António Eloy, do Movimento Ibérico Antinuclear (MIA), realçou que a Agência Portuguesa do Ambiente (APA) "não teve a mínima atenção aos pareceres das organizações não-governamentais, do próprio MIA, sobre este processo", que parte de "bases erradas".

No entanto, apontou, o processo "ainda continua no sistema judicial espanhol e, portanto, não é certo que o ATI [armazém de resíduos nucleares] seja construído".

Para o MIA, a questão essencial é que o armazém "é um indicador para a continuidade da vida da central de Almaraz".
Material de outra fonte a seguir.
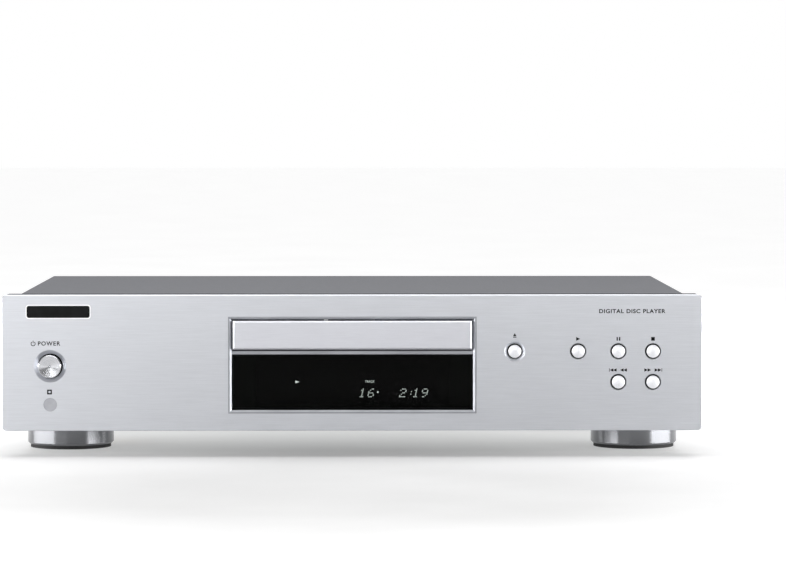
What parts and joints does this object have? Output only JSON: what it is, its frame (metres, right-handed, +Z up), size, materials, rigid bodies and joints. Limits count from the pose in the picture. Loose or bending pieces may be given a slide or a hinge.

"Não estávamos à espera de uma posição de total submissão, de lavar os pés ao Governo espanhol em relação às várias ilegalidades que foram sendo cometidas e aos procedimentos errados que o ATI teve, desde o início", realçou o ambientalista.

"Foi uma total submissão do Governo português e pensamos que tem a ver com as imposições que foram estabelecidas pela União Europeia e as compensações financeiras para as redes transeuropeias".

A aceitação da não existência de um estudo de impacto transfronteiriço para a construção do armazém, um dos argumentos que Portugal apresentou para fundamental uma queixa apresentada à Comissão Europeia sobre o assunto, e a falta de atenção aos pareceres das organizações não-governamentais, durante a consulta pública, também foram criticadas.

Portugal apresentou uma queixa na Comissão Europeia contra Espanha por não ter informado acerca da intenção de construir o armazém para resíduos nucleares e não ter realizado um estudo de impacto transfronteiriço, uma imposição internacional para situações deste tipo.

Depois acabou por suspender a queixa, dizendo que poderia retomá-la, se necessário, quando chegou a acordo com Espanha que prometeu fornecer informação, levando a uma consulta pública em Portugal, e permitiu uma visita de técnicos portugueses ao armazém.